• [Work to complete] Only lines with the string "parts" matter here; gather them from the material below.

┌─ Provided data

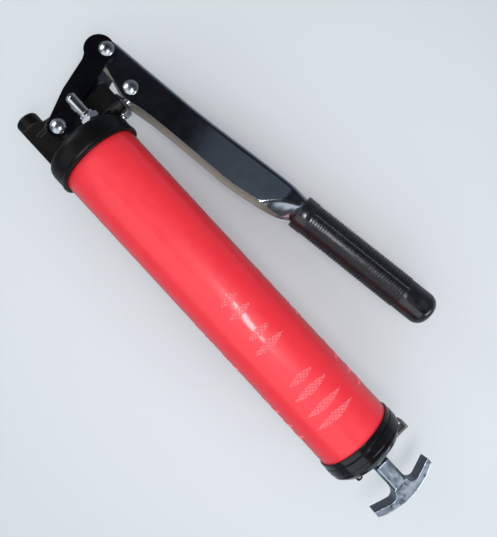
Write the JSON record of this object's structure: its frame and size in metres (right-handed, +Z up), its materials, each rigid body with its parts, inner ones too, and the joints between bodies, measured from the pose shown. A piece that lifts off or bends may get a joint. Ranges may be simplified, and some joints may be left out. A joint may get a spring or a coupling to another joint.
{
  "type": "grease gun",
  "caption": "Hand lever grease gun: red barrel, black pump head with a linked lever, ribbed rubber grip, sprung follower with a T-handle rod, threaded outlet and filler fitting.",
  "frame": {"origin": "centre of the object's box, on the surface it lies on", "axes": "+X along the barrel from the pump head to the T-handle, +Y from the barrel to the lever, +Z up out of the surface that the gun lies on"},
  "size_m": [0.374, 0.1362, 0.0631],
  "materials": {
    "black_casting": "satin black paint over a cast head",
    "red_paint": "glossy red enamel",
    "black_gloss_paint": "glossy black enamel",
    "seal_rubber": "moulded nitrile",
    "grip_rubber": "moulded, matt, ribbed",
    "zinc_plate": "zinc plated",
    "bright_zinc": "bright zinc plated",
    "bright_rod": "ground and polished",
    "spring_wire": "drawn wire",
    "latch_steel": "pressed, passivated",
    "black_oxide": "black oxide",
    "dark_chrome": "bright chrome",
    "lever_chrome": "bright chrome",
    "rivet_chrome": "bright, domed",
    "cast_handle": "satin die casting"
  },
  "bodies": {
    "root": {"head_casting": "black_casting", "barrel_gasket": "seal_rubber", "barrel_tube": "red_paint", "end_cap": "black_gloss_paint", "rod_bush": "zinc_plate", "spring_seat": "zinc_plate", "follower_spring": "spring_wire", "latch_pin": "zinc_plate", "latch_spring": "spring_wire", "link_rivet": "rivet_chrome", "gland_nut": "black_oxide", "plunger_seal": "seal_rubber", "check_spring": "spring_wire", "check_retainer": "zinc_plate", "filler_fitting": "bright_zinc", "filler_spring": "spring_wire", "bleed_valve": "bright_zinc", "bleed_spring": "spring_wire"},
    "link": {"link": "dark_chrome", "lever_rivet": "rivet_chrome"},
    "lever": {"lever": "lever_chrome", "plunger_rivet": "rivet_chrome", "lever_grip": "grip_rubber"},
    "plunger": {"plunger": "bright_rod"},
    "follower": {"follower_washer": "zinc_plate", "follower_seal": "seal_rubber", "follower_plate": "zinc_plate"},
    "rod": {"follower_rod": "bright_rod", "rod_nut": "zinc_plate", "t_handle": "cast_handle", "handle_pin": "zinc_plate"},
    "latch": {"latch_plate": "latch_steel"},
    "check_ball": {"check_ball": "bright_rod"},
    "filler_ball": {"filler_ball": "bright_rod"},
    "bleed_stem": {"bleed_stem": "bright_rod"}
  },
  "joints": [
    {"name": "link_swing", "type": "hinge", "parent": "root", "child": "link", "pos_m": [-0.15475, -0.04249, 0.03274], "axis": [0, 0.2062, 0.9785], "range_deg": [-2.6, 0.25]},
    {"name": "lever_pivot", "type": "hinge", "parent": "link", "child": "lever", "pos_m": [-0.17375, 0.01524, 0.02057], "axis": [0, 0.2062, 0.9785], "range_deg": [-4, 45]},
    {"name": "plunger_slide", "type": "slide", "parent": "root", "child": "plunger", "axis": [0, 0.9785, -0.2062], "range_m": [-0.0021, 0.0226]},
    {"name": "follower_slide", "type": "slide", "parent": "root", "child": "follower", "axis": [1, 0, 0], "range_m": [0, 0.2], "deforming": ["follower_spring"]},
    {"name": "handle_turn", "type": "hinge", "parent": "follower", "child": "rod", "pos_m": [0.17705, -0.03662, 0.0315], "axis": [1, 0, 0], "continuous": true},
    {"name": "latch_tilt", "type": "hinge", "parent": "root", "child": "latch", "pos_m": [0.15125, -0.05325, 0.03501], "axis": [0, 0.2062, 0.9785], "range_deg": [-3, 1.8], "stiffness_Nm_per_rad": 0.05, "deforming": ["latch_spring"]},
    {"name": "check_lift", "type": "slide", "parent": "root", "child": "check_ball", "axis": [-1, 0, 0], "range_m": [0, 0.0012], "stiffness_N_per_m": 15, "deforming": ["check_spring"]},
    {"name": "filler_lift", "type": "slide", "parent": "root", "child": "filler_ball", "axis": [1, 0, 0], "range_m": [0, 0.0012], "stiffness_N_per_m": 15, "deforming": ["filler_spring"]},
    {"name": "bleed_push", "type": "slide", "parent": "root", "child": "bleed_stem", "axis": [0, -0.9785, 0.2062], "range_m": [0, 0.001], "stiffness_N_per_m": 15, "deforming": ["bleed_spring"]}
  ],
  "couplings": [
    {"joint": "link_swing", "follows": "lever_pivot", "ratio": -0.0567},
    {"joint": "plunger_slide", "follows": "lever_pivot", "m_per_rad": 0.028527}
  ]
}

└─
┌─ Provided data

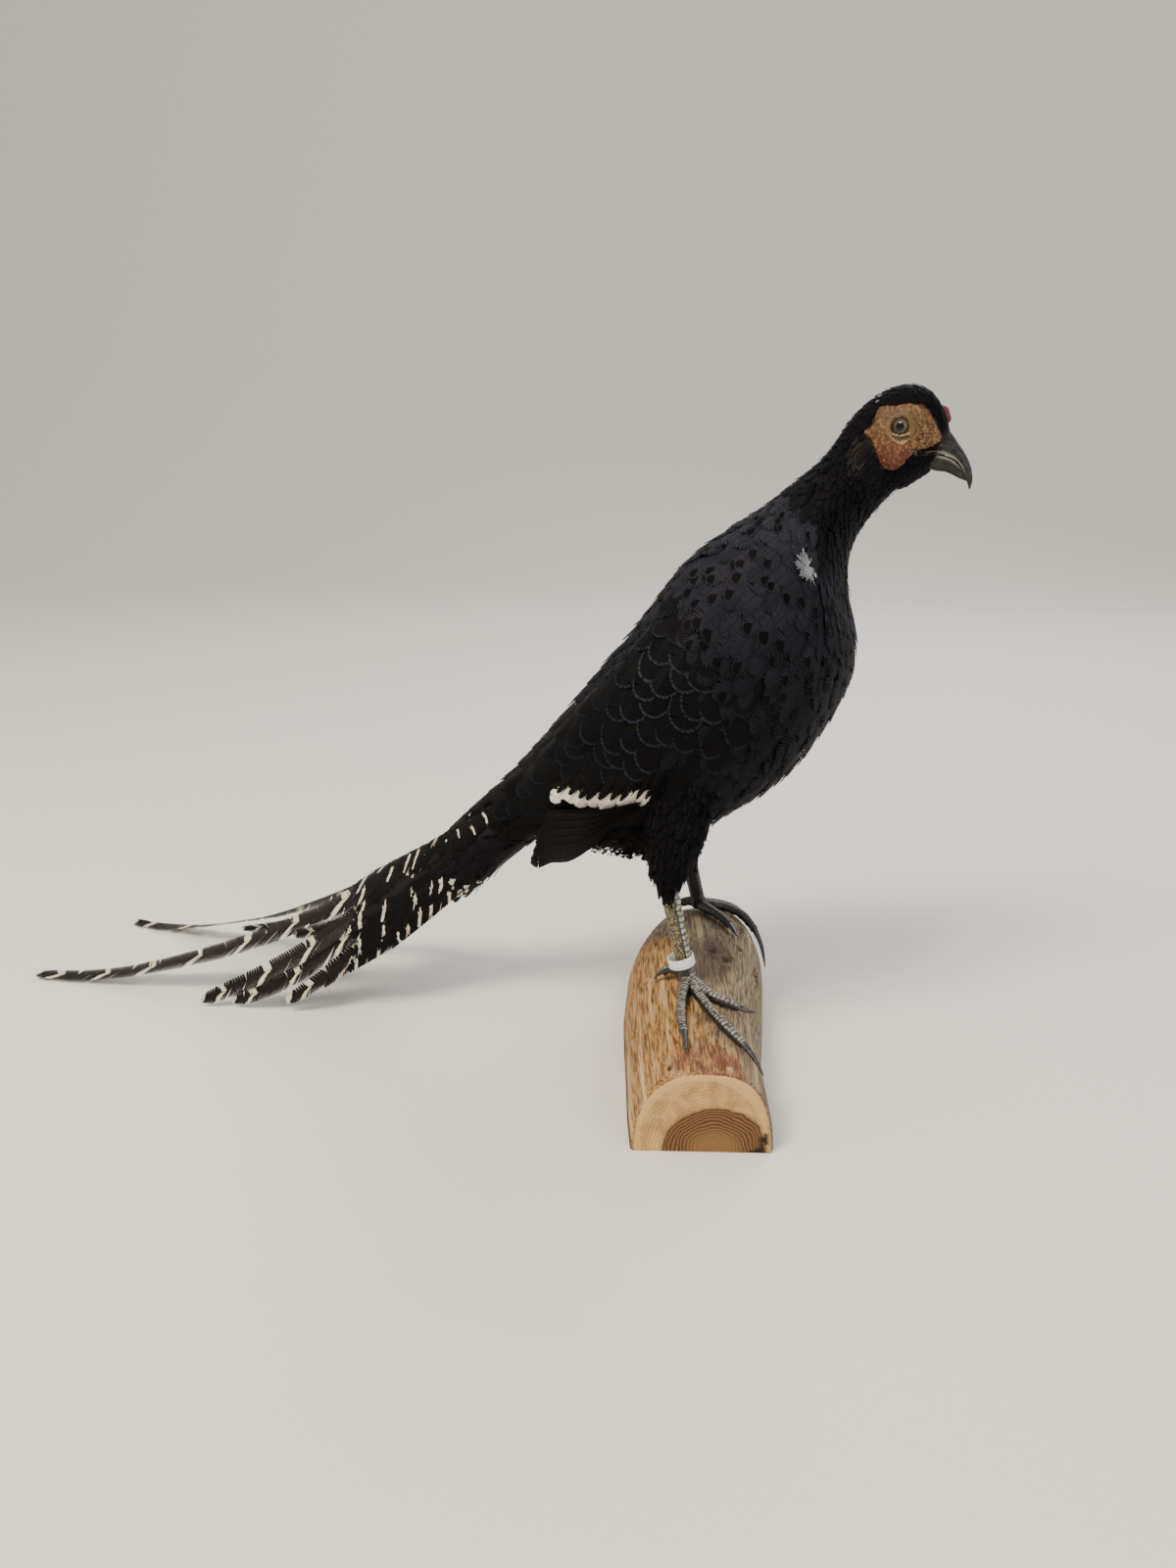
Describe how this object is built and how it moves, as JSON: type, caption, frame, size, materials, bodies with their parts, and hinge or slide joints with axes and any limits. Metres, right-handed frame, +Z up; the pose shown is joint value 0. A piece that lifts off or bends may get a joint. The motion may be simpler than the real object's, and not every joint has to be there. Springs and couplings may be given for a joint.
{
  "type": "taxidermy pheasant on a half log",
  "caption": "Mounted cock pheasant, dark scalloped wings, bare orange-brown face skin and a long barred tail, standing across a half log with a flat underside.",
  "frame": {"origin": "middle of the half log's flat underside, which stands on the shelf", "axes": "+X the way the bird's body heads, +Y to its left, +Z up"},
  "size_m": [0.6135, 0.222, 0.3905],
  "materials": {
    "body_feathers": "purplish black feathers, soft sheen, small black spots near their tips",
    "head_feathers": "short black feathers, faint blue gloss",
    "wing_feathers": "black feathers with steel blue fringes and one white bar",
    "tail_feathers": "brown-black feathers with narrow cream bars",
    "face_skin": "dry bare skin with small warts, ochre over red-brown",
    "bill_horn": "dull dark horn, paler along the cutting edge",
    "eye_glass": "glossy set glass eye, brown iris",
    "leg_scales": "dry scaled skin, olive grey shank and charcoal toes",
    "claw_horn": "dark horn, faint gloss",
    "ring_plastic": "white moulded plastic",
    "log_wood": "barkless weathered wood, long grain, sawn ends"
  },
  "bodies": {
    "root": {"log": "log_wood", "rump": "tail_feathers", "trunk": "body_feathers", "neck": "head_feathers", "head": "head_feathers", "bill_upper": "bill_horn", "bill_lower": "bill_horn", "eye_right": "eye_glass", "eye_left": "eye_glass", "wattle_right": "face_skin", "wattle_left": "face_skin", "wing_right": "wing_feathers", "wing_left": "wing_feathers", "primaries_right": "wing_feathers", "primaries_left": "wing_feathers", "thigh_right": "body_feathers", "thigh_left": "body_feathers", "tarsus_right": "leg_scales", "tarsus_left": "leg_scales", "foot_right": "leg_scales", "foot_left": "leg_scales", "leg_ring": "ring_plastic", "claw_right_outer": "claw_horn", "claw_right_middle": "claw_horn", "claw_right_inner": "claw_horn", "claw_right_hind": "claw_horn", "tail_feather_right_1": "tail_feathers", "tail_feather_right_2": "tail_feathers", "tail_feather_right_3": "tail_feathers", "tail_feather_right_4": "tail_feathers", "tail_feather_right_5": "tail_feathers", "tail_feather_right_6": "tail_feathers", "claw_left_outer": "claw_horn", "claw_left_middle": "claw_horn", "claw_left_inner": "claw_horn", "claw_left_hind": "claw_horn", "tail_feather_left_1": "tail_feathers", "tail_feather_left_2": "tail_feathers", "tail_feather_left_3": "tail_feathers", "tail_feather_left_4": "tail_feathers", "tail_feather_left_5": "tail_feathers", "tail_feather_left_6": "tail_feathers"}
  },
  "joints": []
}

└─
┌─ Provided data

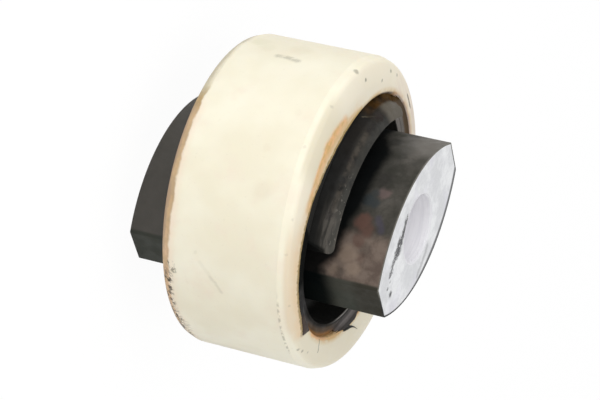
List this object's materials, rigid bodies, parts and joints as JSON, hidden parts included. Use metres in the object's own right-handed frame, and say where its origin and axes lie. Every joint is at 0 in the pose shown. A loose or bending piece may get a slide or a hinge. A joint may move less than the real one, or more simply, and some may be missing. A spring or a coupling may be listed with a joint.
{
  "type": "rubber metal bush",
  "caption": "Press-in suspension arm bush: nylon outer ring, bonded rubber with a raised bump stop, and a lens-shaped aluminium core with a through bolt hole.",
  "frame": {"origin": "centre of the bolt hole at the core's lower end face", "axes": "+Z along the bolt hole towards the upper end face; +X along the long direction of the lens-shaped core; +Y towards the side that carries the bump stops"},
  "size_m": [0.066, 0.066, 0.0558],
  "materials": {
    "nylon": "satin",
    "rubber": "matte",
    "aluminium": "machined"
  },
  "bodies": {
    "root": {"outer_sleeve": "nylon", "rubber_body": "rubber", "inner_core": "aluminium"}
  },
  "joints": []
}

└─

• [Written answer]
Write the JSON record of this object's structure: its frame and size in metres (right-handed, +Z up), its materials, each rigid body with its parts, inner ones too, and the joints between bodies, measured from the pose shown. A piece that lifts off or bends may get a joint. Ranges may be simplified, and some joints may be left out. A joint may get a spring or a coupling to another joint.
Describe how this object is built and how it moves, as JSON: type, caption, frame, size, materials, bodies with their parts, and hinge or slide joints with axes and any limits. Metres, right-handed frame, +Z up; the pose shown is joint value 0. A piece that lifts off or bends may get a joint. The motion may be simpler than the real object's, and not every joint has to be there. Springs and couplings may be given for a joint.
List this object's materials, rigid bodies, parts and joints as JSON, hidden parts included. Use metres in the object's own right-handed frame, and say where its origin and axes lie. Every joint is at 0 in the pose shown. A loose or bending piece may get a slide or a hinge. A joint may move less than the real one, or more simply, and some may be missing. A spring or a coupling may be listed with a joint.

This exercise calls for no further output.